In RSK, miners are also crucial to the security of the network. RSK allows Bitcoin miners to provide security for the RSK network through merged mining, meaning they can mine RSK while mining Bitcoin without requiring additional computational resources. These miners validate and package RSK transactions and maintain the RSK blockchain through the proof-of-work mechanism.

2. Node Operators:

While RSK miners play an important role in the network, full node operators are also very important. Full node operators run complete nodes in the RSK network, meaning they maintain a complete and up-to-date copy of the blockchain. They help the network reach consensus and propagate transactions and blocks. However, unlike Bitcoin, running a full node in RSK does not directly equate to mining. You can run a full node to support the network without participating in merged mining.

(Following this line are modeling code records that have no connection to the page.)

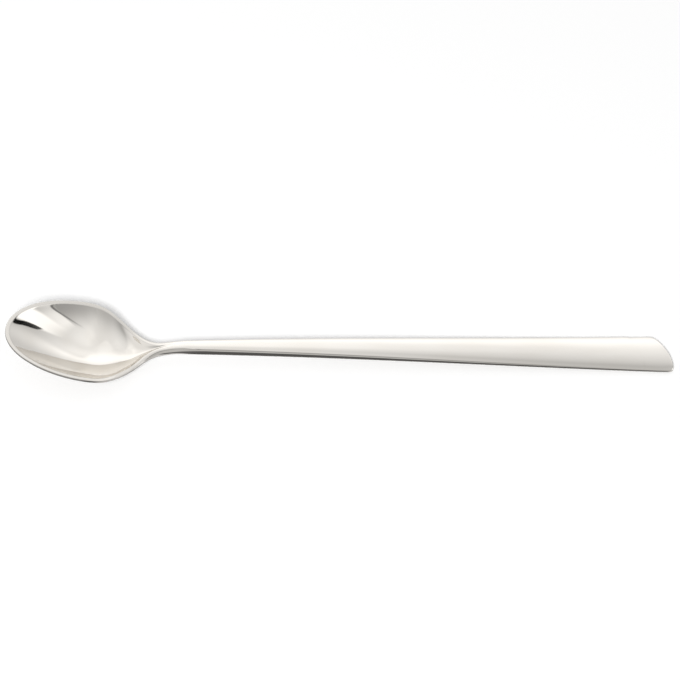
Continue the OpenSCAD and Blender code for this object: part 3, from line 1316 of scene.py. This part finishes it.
    def card(self) -> None:
        """Add a soft glow over the bowl that only polished steel shows, fading to its border."""
        card = self.plane("glow_over_bowl", self.card_place, self.card_size)
        glow = bpy.data.materials.new(card.name)
        glow.use_nodes = True
        nodes = glow.node_tree.nodes
        nodes.clear()
        graph = Graph(glow.node_tree)
        coords = nodes.new("ShaderNodeTexCoord")
        reach = nodes.new("ShaderNodeVectorMath")
        reach.operation = "LENGTH"
        glow.node_tree.links.new(coords.outputs["Object"], reach.inputs[0])
        light = nodes.new("ShaderNodeEmission")
        fade = graph.ramp(reach.outputs["Value"], 0.5, 0.0)
        graph.feed(light.inputs["Strength"], graph.math("MULTIPLY", fade, self.card_glow))
        clear = nodes.new("ShaderNodeBsdfTransparent")
        both = nodes.new("ShaderNodeAddShader")
        out = nodes.new("ShaderNodeOutputMaterial")
        glow.node_tree.links.new(light.outputs[0], both.inputs[0])
        glow.node_tree.links.new(clear.outputs[0], both.inputs[1])
        glow.node_tree.links.new(both.outputs[0], out.inputs[0])
        card.data.materials.append(glow)
        card.visible_camera = card.visible_diffuse = card.visible_shadow = False

    def lamp(self) -> None:
        """Add a square soft lamp that faces the spoon and leaves the steel alone."""
        light = bpy.data.lights.new("key_light", "AREA")
        light.size = self.lamp_size
        light.energy = self.lamp_power
        lamp = bpy.data.objects.new(light.name, light)
        away = Vector(self.lamp_place).to_track_quat("Z", "Y").to_matrix().to_4x4()
        lamp.matrix_world = Matrix.Translation(self.lamp_place) @ away
        lamp.visible_glossy = False
        bpy.context.scene.collection.objects.link(lamp)


def main() -> None:
    """Build the spoon, dress it and set the studio round it."""
    logging.basicConfig(level=logging.INFO, format="%(name)s: %(message)s")
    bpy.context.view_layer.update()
    form = SpoonForm()
    blank = Blank(form)
    cage = Cage(blank.rows, blank.cols, blank.levels)
    skin = cage.start()
    cage.shape(skin, blank.targets(), blank.firmness(), blank.satin_and_painted_shade())
    smooth = skin.modifiers.new("smooth", "SUBSURF")
    smooth.levels = smooth.render_levels = blank.smooth_levels
    bpy.ops.object.modifier_apply(modifier=smooth.name)
    mirror = SteelFinish(
        name="bowl_mirror",
        waves=(160, 160, 160),
        grain=(900, 900, 900),
        wave_depth=0.0006,
        grain_depth=0.0001,
        roughness=(0.03, 0.06),
    )
    grained = SteelFinish(
        name="handle_polish",
        waves=(60, 260, 260),
        grain=(120, 5200, 5200),
        wave_depth=0.0006,
        grain_depth=0.00012,
        roughness=(0.05, 0.1),
    )
    hollow_end, neck_end = form.hollow_l - form.length / 2, form.neck_end - form.length / 2
    for stretch in (
        Bowl(mirror, end=hollow_end),
        Neck(grained, start=hollow_end, end=neck_end),
        Handle(grained, start=neck_end),
    ):
        piece = stretch.build(skin)
        LOG.info("%s: %d faces", piece.name, len(piece.data.polygons))
    bpy.data.objects.remove(skin)
    Camera().build()
    Studio().build()


if __name__ == "__main__":
    main()
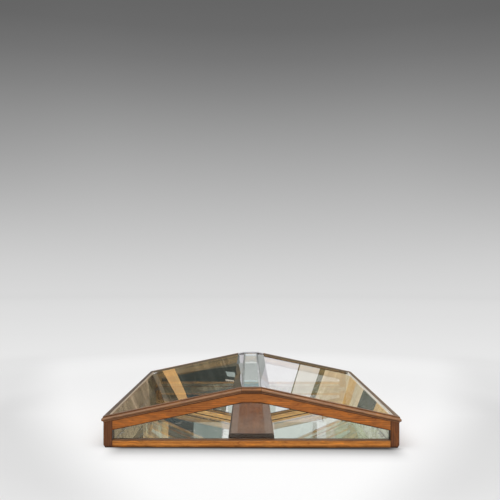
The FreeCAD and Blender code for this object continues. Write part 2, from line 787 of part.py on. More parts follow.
def main():
    os.makedirs("parts", exist_ok=True)
    groups = (floor_parts, frame_parts, front_glazing_parts, cap_parts, roof_glass_parts,
              stop_parts, flap_parts, hinge_parts, knob_part, button_parts)
    for group in groups:
        for name, shape in group().items():
            if not shape.isValid():
                raise ValueError(f"{name} is not a valid shape")
            shape.exportStep(f"parts/{name}.step")
            print(f"{name}: {len(shape.Solids)} solid, {shape.Volume / 1000:.1f} cm3")


main()
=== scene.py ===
"""Finishes, small made pieces and studio for a glazed countertop display case."""

import math

import bmesh
import bpy
from bpy.props import FloatProperty, FloatVectorProperty, PointerProperty
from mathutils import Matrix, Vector


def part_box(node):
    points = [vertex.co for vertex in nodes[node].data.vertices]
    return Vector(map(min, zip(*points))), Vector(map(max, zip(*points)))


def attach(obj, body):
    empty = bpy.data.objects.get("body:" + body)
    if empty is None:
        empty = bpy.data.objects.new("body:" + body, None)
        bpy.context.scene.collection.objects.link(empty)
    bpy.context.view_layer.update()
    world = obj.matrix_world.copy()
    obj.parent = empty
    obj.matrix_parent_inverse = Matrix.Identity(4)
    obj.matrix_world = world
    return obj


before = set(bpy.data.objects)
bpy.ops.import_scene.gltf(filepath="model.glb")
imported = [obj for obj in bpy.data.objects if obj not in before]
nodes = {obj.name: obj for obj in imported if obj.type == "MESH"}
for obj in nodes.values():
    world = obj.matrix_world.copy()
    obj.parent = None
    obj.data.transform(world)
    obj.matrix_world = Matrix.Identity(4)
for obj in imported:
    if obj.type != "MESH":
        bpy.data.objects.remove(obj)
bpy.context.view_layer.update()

bl_info = {
    "name": "Countertop display case",
    "version": (1, 0, 0),
    "blender": (4, 5, 0),
    "location": "3D View > Sidebar > Display case",
    "description": "Dresses the case in wood, glass, mirror and brass, and sets up its studio",
    "category": "Object",
}


def chart(red, green, blue):
    """Scene-linear colour from values of 0 to 255 as read off a colour chart."""
    def channel(value):
        value /= 255
        return value / 12.92 if value <= 0.04045 else ((value + 0.055) / 1.055) ** 2.4
    return channel(red), channel(green), channel(blue)


def colour(name, description, red, green, blue):
    return FloatVectorProperty(name=name, description=description, subtype="COLOR", size=3,
                               min=0, max=1, default=chart(red, green, blue))


def length(name, description, metres, low, high):
    return FloatProperty(name=name, description=description, unit="LENGTH", subtype="DISTANCE",
                         min=low, max=high, precision=5, default=metres)


def share(name, description, value):
    return FloatProperty(name=name, description=description, subtype="FACTOR",
                         min=0, max=1, default=value)


def power(name, description, watts):
    return FloatProperty(name=name, description=description, unit="POWER",
                         min=0, max=500, default=watts)


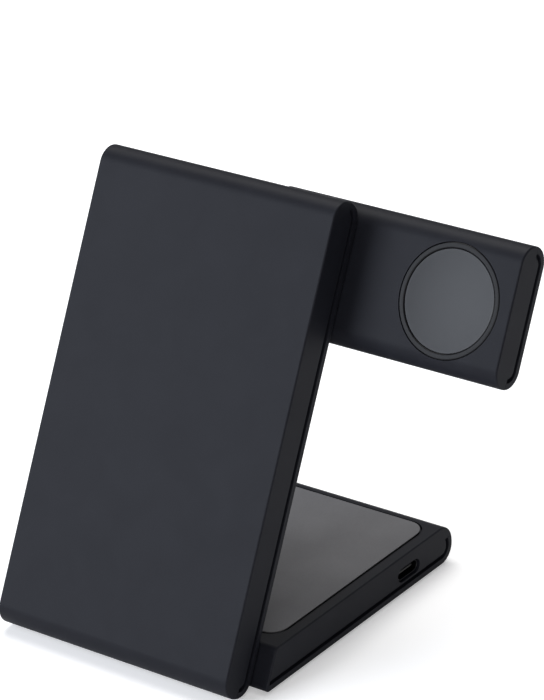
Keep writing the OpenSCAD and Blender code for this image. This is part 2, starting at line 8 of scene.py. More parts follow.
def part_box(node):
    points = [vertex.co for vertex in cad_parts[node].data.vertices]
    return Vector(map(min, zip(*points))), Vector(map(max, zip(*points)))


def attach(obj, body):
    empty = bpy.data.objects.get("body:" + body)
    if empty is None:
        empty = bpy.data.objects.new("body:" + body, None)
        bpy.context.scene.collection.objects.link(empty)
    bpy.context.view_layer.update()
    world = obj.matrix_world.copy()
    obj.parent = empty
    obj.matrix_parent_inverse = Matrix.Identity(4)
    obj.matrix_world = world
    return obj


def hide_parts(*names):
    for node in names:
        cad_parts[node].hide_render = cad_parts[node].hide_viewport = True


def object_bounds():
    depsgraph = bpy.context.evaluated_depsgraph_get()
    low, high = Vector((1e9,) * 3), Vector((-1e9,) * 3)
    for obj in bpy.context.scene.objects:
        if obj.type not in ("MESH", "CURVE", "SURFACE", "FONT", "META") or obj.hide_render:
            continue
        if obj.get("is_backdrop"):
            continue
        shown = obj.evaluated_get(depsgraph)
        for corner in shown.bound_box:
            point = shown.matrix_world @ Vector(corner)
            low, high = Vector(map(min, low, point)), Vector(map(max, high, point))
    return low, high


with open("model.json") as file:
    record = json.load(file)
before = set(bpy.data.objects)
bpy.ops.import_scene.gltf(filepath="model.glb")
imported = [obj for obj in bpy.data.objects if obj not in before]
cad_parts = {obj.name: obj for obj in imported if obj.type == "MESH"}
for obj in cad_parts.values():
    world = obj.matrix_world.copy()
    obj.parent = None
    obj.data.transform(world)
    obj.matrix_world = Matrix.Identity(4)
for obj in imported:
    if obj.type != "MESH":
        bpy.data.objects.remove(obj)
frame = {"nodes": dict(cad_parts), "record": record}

cad_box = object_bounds()

# Camera: a long lens from the front right, above the table, rolled slightly as it was hand held.
# Its place is in millimetres from the middle of the foot mat's underside.
mm = 0.001
camera_place = Vector((576.5, -671.8, 502.7))*mm
camera_azimuth = math.radians(39.66)
camera_elevation = math.radians(26.19)
camera_roll = math.radians(-4.59)
camera_lens = 199.0

look = Vector((-math.sin(camera_azimuth)*math.cos(camera_elevation),
               math.cos(camera_azimuth)*math.cos(camera_elevation), -math.sin(camera_elevation)))
level = Vector((math.cos(camera_azimuth), math.sin(camera_azimuth), 0))
right = level*math.cos(camera_roll) + level.cross(look)*math.sin(camera_roll)
camera = bpy.data.objects.new("camera", bpy.data.cameras.new("camera"))
camera.data.lens = camera_lens
camera.data.clip_start = 0.05
camera.matrix_world = Matrix.Translation(camera_place) \
    @ Matrix((right, right.cross(look), -look)).transposed().to_4x4()
bpy.context.scene.collection.objects.link(camera)
bpy.context.scene.camera = camera

# Table: white matt paper that runs out of view on all sides. The camera sees it lifted to pure
# white, most of all where it is far from the lamps, and the charger's soft shadow stays on it.
# Reflections in the charger get a share of that lift.
table_half = 3.0
paper_white = "f6f6f7"
paper_lift = 0.36
far_lift = 0.9
table_drop = 0.00002
lift_from, lift_to = 0.2, 0.9
gloss_share = 0.25


def linear(code):
    """An sRGB hex colour as linear RGBA."""
    parts = [int(code[i:i + 2], 16)/255 for i in (0, 2, 4)]
    return tuple(c/12.92 if c <= 0.04045 else ((c + 0.055)/1.055)**2.4 for c in parts) + (1.0,)


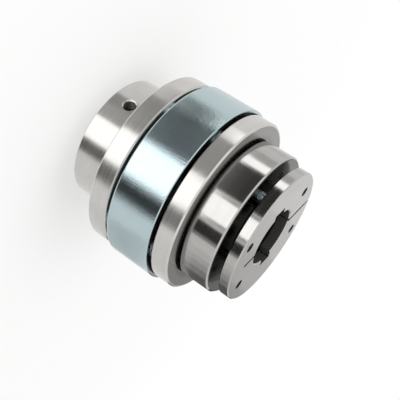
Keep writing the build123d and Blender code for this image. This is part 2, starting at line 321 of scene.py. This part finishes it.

Therefore, while miners and full node operators can be different participants in RSK, they can also be the same. The distinction is that although all miners must run full nodes to participate in the mining process, not all individuals running RSK full nodes are involved in mining. This separation exists mainly because merged mining allows Bitcoin miners to increase the security of the RSK network without sacrificing their mining efficiency, while full node operators exist to maintain the health and transparency of the network.

Finally, BTC merged mining miners will receive RBTC as a reward for gas. The governance token of the Rootstock chain is RIF, and the gas fee is represented by 1:1 pegged RBTC. This two-way anchoring is managed by 15 Powpeg (the number may vary). When depositing: Bitcoin is sent to the RSK deposit multi-signature address, waiting for enough block confirmations. After sufficient confirmations, a Solidity contract on the sidechain will detect this transaction and increase the balance of an account controlled by your public key (the public key of the UTXO you deposited). The withdrawal process is also controlled by a smart contract, which communicates with the federation, and the federation will sign the withdrawal transaction to the main chain as instructed by the contract.